Records from a dataset:
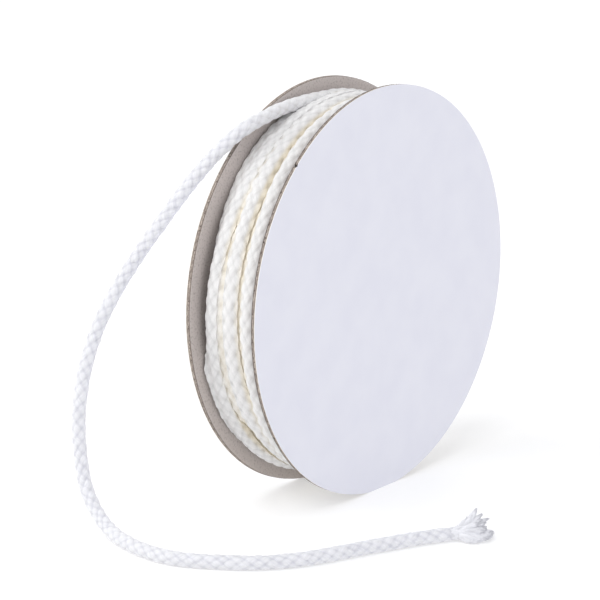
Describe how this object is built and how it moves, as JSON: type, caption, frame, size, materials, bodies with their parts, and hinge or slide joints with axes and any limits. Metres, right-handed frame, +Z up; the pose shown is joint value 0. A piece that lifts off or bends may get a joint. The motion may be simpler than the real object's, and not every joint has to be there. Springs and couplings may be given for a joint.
{
  "type": "roll of drawstring cord",
  "caption": "Roll of white plaited drawstring cord on a reel of two lined board discs, standing on its rims, with its loose end arching over one rim and lying on the floor to a frayed tip.",
  "frame": {"origin": "on the floor under the middle of the reel, which stands on the flat spot of its two rims", "axes": "+X along the reel's axis towards the right disc, -Y the side the loose end leaves from, +Z up"},
  "size_m": [0.1164, 0.1642, 0.1296],
  "materials": {
    "reel_board": "grey-brown board with a smooth white paper liner outside",
    "cord": "soft white plaited yarn, matt and slightly fuzzy"
  },
  "bodies": {
    "root": {"disc_left": "reel_board", "disc_right": "reel_board", "wound_cord": "cord", "loose_end": "cord", "frayed_end": "cord"}
  },
  "joints": []
}
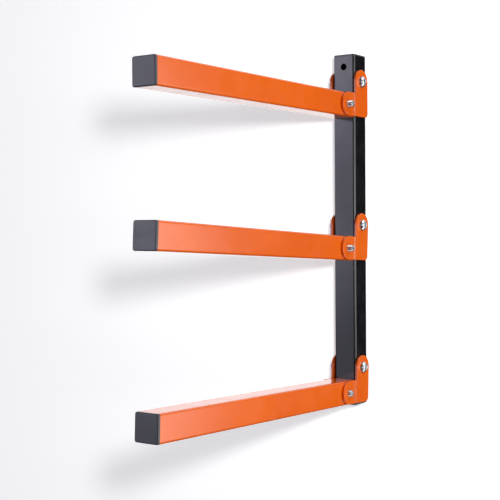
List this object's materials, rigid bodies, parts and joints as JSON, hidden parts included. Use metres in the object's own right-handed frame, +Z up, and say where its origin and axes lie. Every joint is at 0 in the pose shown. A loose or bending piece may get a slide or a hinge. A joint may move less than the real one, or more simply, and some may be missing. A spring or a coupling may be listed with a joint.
{
  "type": "wall-mounted storage rack",
  "caption": "Wall-mounted storage rack: a square-tube upright screwed to the wall, carrying folding square-tube arms on bent steel L brackets.",
  "frame": {"origin": "on the wall plane, at the back face of the upright, half way between the two wall-screw holes", "axes": "+Z up along the upright, +Y into the wall, the arms point along -Y, +X to the right seen from the front"},
  "size_m": [0.0508, 0.4119, 0.441],
  "materials": {
    "orange_powder_coat": "semi-gloss powder coat, fine orange peel",
    "charcoal_powder_coat": "satin powder coat",
    "black_plastic": "fine moulded texture",
    "zinc_steel": "bright zinc plating",
    "nylon": "natural nylon"
  },
  "bodies": {
    "upright": {"upright_tube": "charcoal_powder_coat", "upright_cap_top": "black_plastic", "upright_cap_bottom": "black_plastic", "top_pivot_sleeve": "zinc_steel", "top_pivot_spacers": "black_plastic", "middle_pivot_sleeve": "zinc_steel", "middle_pivot_spacers": "black_plastic", "bottom_pivot_sleeve": "zinc_steel", "bottom_pivot_spacers": "black_plastic"},
    "top_arm": {"top_arm_tube": "orange_powder_coat", "top_arm_end_cap": "black_plastic", "top_bracket_left": "orange_powder_coat", "top_bracket_right": "orange_powder_coat", "top_pivot_bolt": "zinc_steel", "top_pivot_washer": "zinc_steel", "top_pivot_nut": "zinc_steel", "top_pivot_nut_insert": "nylon", "top_arm_bolt": "zinc_steel"},
    "middle_arm": {"middle_arm_tube": "orange_powder_coat", "middle_arm_end_cap": "black_plastic", "middle_bracket_left": "orange_powder_coat", "middle_bracket_right": "orange_powder_coat", "middle_pivot_bolt": "zinc_steel", "middle_pivot_washer": "zinc_steel", "middle_pivot_nut": "zinc_steel", "middle_pivot_nut_insert": "nylon", "middle_arm_bolt": "zinc_steel"},
    "bottom_arm": {"bottom_arm_tube": "orange_powder_coat", "bottom_arm_end_cap": "black_plastic", "bottom_bracket_left": "orange_powder_coat", "bottom_bracket_right": "orange_powder_coat", "bottom_pivot_bolt": "zinc_steel", "bottom_pivot_washer": "zinc_steel", "bottom_pivot_nut": "zinc_steel", "bottom_pivot_nut_insert": "nylon", "bottom_arm_bolt": "zinc_steel"}
  },
  "joints": [
    {"name": "top_arm_fold", "type": "hinge", "parent": "upright", "child": "top_arm", "pos_m": [0, -0.0175, 0.186], "axis": [-1, 0, 0], "range_deg": [0, 90]},
    {"name": "middle_arm_fold", "type": "hinge", "parent": "upright", "child": "middle_arm", "pos_m": [0, -0.0175, 0.006], "axis": [-1, 0, 0], "range_deg": [0, 75]},
    {"name": "bottom_arm_fold", "type": "hinge", "parent": "upright", "child": "bottom_arm", "pos_m": [0, -0.0175, -0.1735], "axis": [-1, 0, 0], "range_deg": [0, 70]}
  ],
  "couplings": [
    {"joint": "middle_arm_fold", "follows": "top_arm_fold", "ratio": 0.83333},
    {"joint": "bottom_arm_fold", "follows": "top_arm_fold", "ratio": 0.77778}
  ]
}
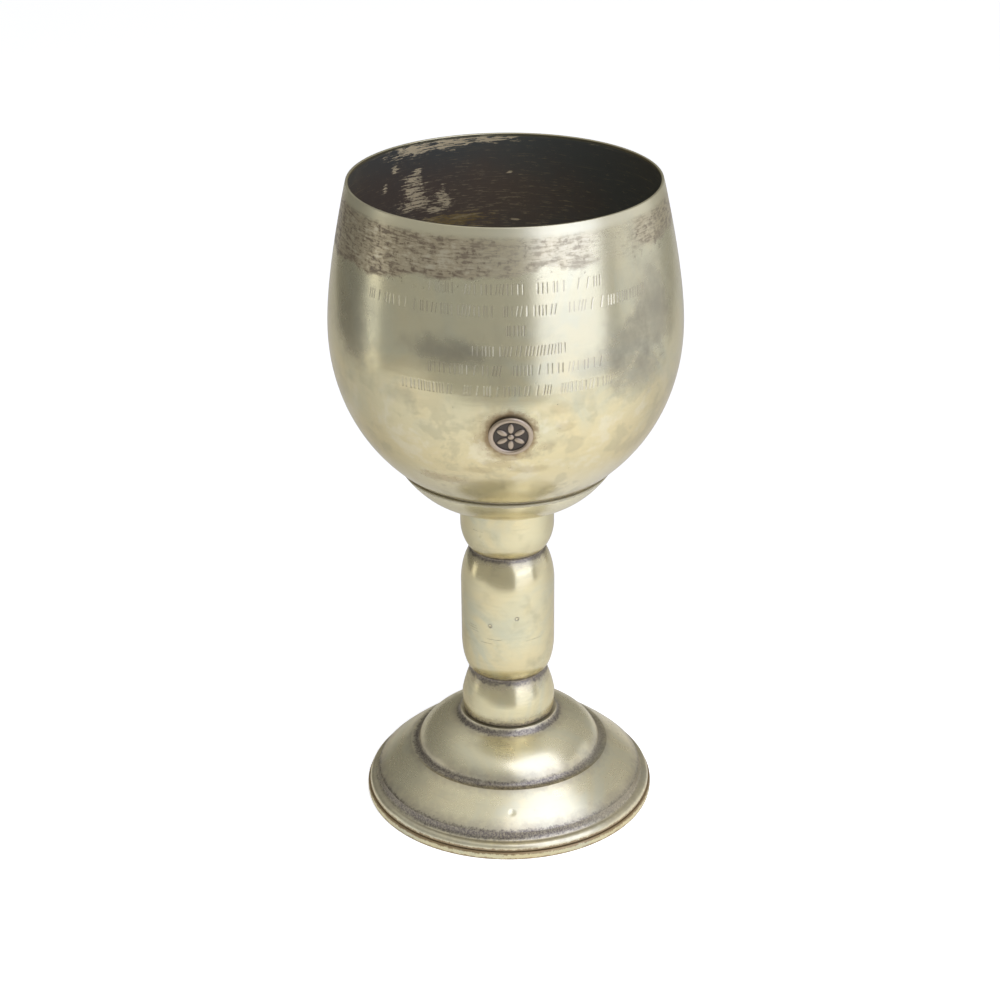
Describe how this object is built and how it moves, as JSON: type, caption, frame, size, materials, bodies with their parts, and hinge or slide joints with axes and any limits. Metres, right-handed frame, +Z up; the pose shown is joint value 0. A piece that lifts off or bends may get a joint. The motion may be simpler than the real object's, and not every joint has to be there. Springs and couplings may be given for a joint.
{
  "type": "commemorative cup",
  "caption": "Footed presentation goblet: a deep spun bowl in a shallow dish on a knopped hollow stem and a two-step domed foot, with a small round applied badge.",
  "frame": {"origin": "middle of the base ring's underside, on the surface that the cup stands on", "axes": "+Z up along the cup's axis, -Y towards the front with the badge, +X to the right seen from the front"},
  "size_m": [0.1034, 0.1041, 0.2],
  "materials": {
    "bowl_silver": "aged silver plate, satin, brushed round the bowl, with grey-brown tarnish under the lip",
    "stem_silver": "aged silver plate, satin, dark tarnish in the joints",
    "foot_silver": "aged silver plate, satin, dark grey tarnish in the coves",
    "badge_silver": "darkened silver relief, rubbed bright on the high places"
  },
  "bodies": {
    "root": {"bowl": "bowl_silver", "calyx_dish": "stem_silver", "upper_knop": "stem_silver", "stem_barrel": "stem_silver", "lower_knop": "stem_silver", "foot": "foot_silver", "base_ring": "foot_silver", "badge": "badge_silver"}
  },
  "joints": []
}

> _Exercise directions_: Restate every entry word for word.

> _Completed exercise_:
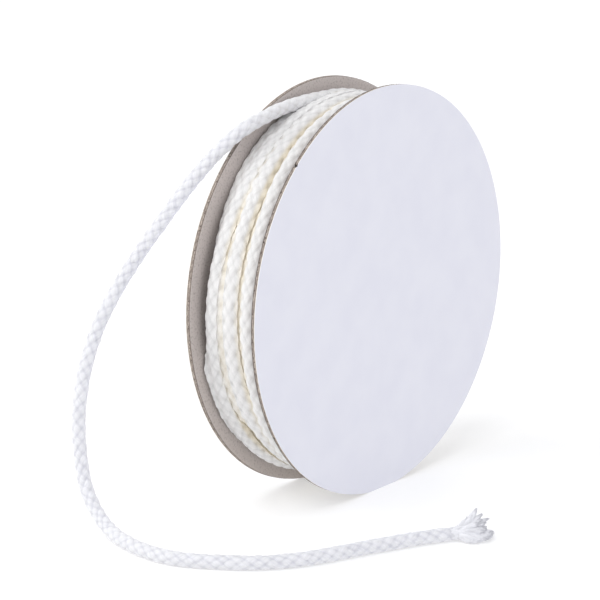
Describe how this object is built and how it moves, as JSON: type, caption, frame, size, materials, bodies with their parts, and hinge or slide joints with axes and any limits. Metres, right-handed frame, +Z up; the pose shown is joint value 0. A piece that lifts off or bends may get a joint. The motion may be simpler than the real object's, and not every joint has to be there. Springs and couplings may be given for a joint.
{
  "type": "roll of drawstring cord",
  "caption": "Roll of white plaited drawstring cord on a reel of two lined board discs, standing on its rims, with its loose end arching over one rim and lying on the floor to a frayed tip.",
  "frame": {"origin": "on the floor under the middle of the reel, which stands on the flat spot of its two rims", "axes": "+X along the reel's axis towards the right disc, -Y the side the loose end leaves from, +Z up"},
  "size_m": [0.1164, 0.1642, 0.1296],
  "materials": {
    "reel_board": "grey-brown board with a smooth white paper liner outside",
    "cord": "soft white plaited yarn, matt and slightly fuzzy"
  },
  "bodies": {
    "root": {"disc_left": "reel_board", "disc_right": "reel_board", "wound_cord": "cord", "loose_end": "cord", "frayed_end": "cord"}
  },
  "joints": []
}
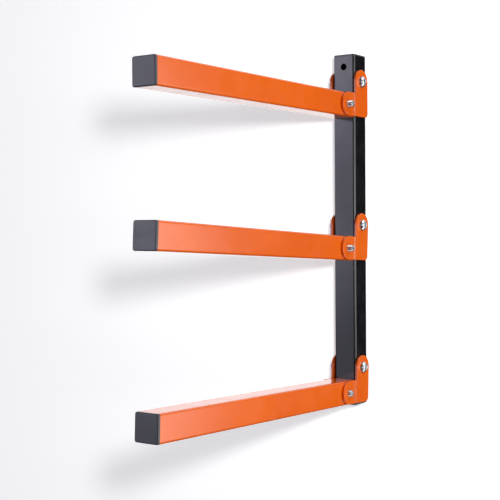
List this object's materials, rigid bodies, parts and joints as JSON, hidden parts included. Use metres in the object's own right-handed frame, +Z up, and say where its origin and axes lie. Every joint is at 0 in the pose shown. A loose or bending piece may get a slide or a hinge. A joint may move less than the real one, or more simply, and some may be missing. A spring or a coupling may be listed with a joint.
{
  "type": "wall-mounted storage rack",
  "caption": "Wall-mounted storage rack: a square-tube upright screwed to the wall, carrying folding square-tube arms on bent steel L brackets.",
  "frame": {"origin": "on the wall plane, at the back face of the upright, half way between the two wall-screw holes", "axes": "+Z up along the upright, +Y into the wall, the arms point along -Y, +X to the right seen from the front"},
  "size_m": [0.0508, 0.4119, 0.441],
  "materials": {
    "orange_powder_coat": "semi-gloss powder coat, fine orange peel",
    "charcoal_powder_coat": "satin powder coat",
    "black_plastic": "fine moulded texture",
    "zinc_steel": "bright zinc plating",
    "nylon": "natural nylon"
  },
  "bodies": {
    "upright": {"upright_tube": "charcoal_powder_coat", "upright_cap_top": "black_plastic", "upright_cap_bottom": "black_plastic", "top_pivot_sleeve": "zinc_steel", "top_pivot_spacers": "black_plastic", "middle_pivot_sleeve": "zinc_steel", "middle_pivot_spacers": "black_plastic", "bottom_pivot_sleeve": "zinc_steel", "bottom_pivot_spacers": "black_plastic"},
    "top_arm": {"top_arm_tube": "orange_powder_coat", "top_arm_end_cap": "black_plastic", "top_bracket_left": "orange_powder_coat", "top_bracket_right": "orange_powder_coat", "top_pivot_bolt": "zinc_steel", "top_pivot_washer": "zinc_steel", "top_pivot_nut": "zinc_steel", "top_pivot_nut_insert": "nylon", "top_arm_bolt": "zinc_steel"},
    "middle_arm": {"middle_arm_tube": "orange_powder_coat", "middle_arm_end_cap": "black_plastic", "middle_bracket_left": "orange_powder_coat", "middle_bracket_right": "orange_powder_coat", "middle_pivot_bolt": "zinc_steel", "middle_pivot_washer": "zinc_steel", "middle_pivot_nut": "zinc_steel", "middle_pivot_nut_insert": "nylon", "middle_arm_bolt": "zinc_steel"},
    "bottom_arm": {"bottom_arm_tube": "orange_powder_coat", "bottom_arm_end_cap": "black_plastic", "bottom_bracket_left": "orange_powder_coat", "bottom_bracket_right": "orange_powder_coat", "bottom_pivot_bolt": "zinc_steel", "bottom_pivot_washer": "zinc_steel", "bottom_pivot_nut": "zinc_steel", "bottom_pivot_nut_insert": "nylon", "bottom_arm_bolt": "zinc_steel"}
  },
  "joints": [
    {"name": "top_arm_fold", "type": "hinge", "parent": "upright", "child": "top_arm", "pos_m": [0, -0.0175, 0.186], "axis": [-1, 0, 0], "range_deg": [0, 90]},
    {"name": "middle_arm_fold", "type": "hinge", "parent": "upright", "child": "middle_arm", "pos_m": [0, -0.0175, 0.006], "axis": [-1, 0, 0], "range_deg": [0, 75]},
    {"name": "bottom_arm_fold", "type": "hinge", "parent": "upright", "child": "bottom_arm", "pos_m": [0, -0.0175, -0.1735], "axis": [-1, 0, 0], "range_deg": [0, 70]}
  ],
  "couplings": [
    {"joint": "middle_arm_fold", "follows": "top_arm_fold", "ratio": 0.83333},
    {"joint": "bottom_arm_fold", "follows": "top_arm_fold", "ratio": 0.77778}
  ]
}
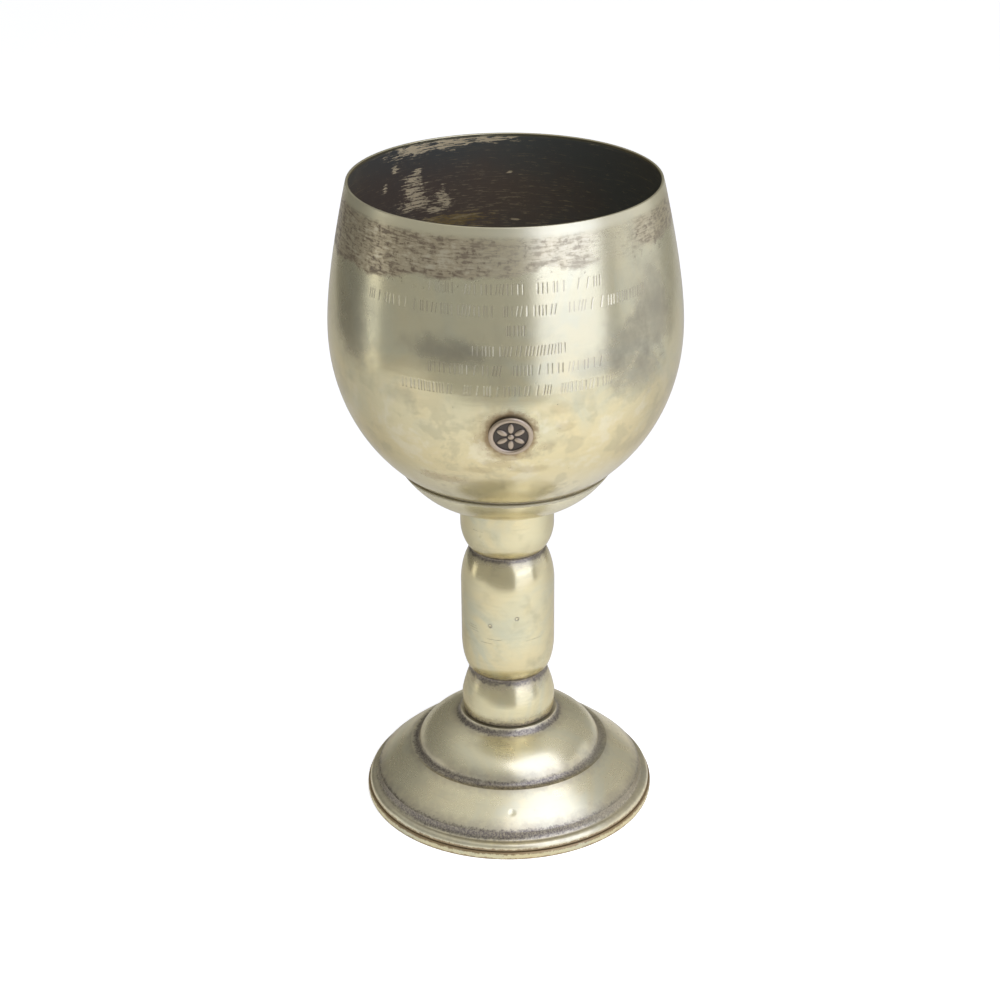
Describe how this object is built and how it moves, as JSON: type, caption, frame, size, materials, bodies with their parts, and hinge or slide joints with axes and any limits. Metres, right-handed frame, +Z up; the pose shown is joint value 0. A piece that lifts off or bends may get a joint. The motion may be simpler than the real object's, and not every joint has to be there. Springs and couplings may be given for a joint.
{
  "type": "commemorative cup",
  "caption": "Footed presentation goblet: a deep spun bowl in a shallow dish on a knopped hollow stem and a two-step domed foot, with a small round applied badge.",
  "frame": {"origin": "middle of the base ring's underside, on the surface that the cup stands on", "axes": "+Z up along the cup's axis, -Y towards the front with the badge, +X to the right seen from the front"},
  "size_m": [0.1034, 0.1041, 0.2],
  "materials": {
    "bowl_silver": "aged silver plate, satin, brushed round the bowl, with grey-brown tarnish under the lip",
    "stem_silver": "aged silver plate, satin, dark tarnish in the joints",
    "foot_silver": "aged silver plate, satin, dark grey tarnish in the coves",
    "badge_silver": "darkened silver relief, rubbed bright on the high places"
  },
  "bodies": {
    "root": {"bowl": "bowl_silver", "calyx_dish": "stem_silver", "upper_knop": "stem_silver", "stem_barrel": "stem_silver", "lower_knop": "stem_silver", "foot": "foot_silver", "base_ring": "foot_silver", "badge": "badge_silver"}
  },
  "joints": []
}